Hedge funds gain in first-quarter, but lag broader market-data |
Date: Tuesday, April 10, 2012
Author: Svea Herbst-Bayliss, Reuters
Hedge funds posted their strongest start to the year since 2006 but still
trailed the stock market's surge, largely because many managers began the new
year with a more timidly positioned portfolio, data released on Monday show. The average hedge fund gained 4.94 percent during the first three months of
2011, according to Hedge Fund Research (HFR). The Hennessee Group reported that
hedge funds gained 4.6 percent during the quarter when the Standard & Poor's 500
index climbed 12 percent.

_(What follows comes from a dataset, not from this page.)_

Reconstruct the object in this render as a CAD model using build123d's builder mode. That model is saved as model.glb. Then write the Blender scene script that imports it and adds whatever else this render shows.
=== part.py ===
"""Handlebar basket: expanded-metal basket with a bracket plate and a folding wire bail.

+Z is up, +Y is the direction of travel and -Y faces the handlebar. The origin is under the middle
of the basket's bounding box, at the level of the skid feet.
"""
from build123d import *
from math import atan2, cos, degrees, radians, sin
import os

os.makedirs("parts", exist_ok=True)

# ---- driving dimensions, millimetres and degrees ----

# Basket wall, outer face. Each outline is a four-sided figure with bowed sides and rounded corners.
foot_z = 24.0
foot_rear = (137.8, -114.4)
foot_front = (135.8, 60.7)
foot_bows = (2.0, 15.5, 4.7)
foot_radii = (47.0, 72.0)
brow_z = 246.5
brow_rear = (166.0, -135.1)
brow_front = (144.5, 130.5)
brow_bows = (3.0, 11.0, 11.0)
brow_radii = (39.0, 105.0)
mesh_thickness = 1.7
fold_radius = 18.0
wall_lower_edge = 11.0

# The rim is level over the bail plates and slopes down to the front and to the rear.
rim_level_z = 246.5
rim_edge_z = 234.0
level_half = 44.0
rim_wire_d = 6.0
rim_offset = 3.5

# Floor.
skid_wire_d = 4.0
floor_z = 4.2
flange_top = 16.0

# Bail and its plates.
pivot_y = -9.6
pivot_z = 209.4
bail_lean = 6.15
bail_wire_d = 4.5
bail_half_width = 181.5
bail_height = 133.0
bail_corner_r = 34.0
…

In March the HFRI Fund Weighted Composite Index of more than 2,000 funds had
a 0.01 percent loss, after gaining 2.12 percent in February and 2.78 percent in
January, HFR said. "Hedge funds posted their best first quarter since 2006 but lagged equity
markets as managers were conservatively positioned," said Charles Gradante,
managing principal of New York-based industry consultants Hennessee Group. Hedge funds, unlike mutual funds, do not disclose their monthly or quarterly
numbers to the public leaving research companies like HFR and Hennessee to piece
together industry trends based on data collected from managers anonymously. So after having suffered a disappointing year in 2011, many managers were
unwilling to bet that Europe had completely solved its debt problems or that the
U.S. economy would rebound strongly, making for conservatively positioned funds,
analysts said. Indeed only a few prominent hedge fund managers reported very
strong first quarter results. "The challenge for hedge funds is participating in the upside of the rally
without getting caught with too much exposure if the markets have a sharp
reversal," Gradante said. Funds that bet on technology and healthcare stocks gained 6.75 percent during
the quarter, but funds that bet exclusively that stocks would fall - so called
short-sellers - lost 10.25 percent, HFR data show.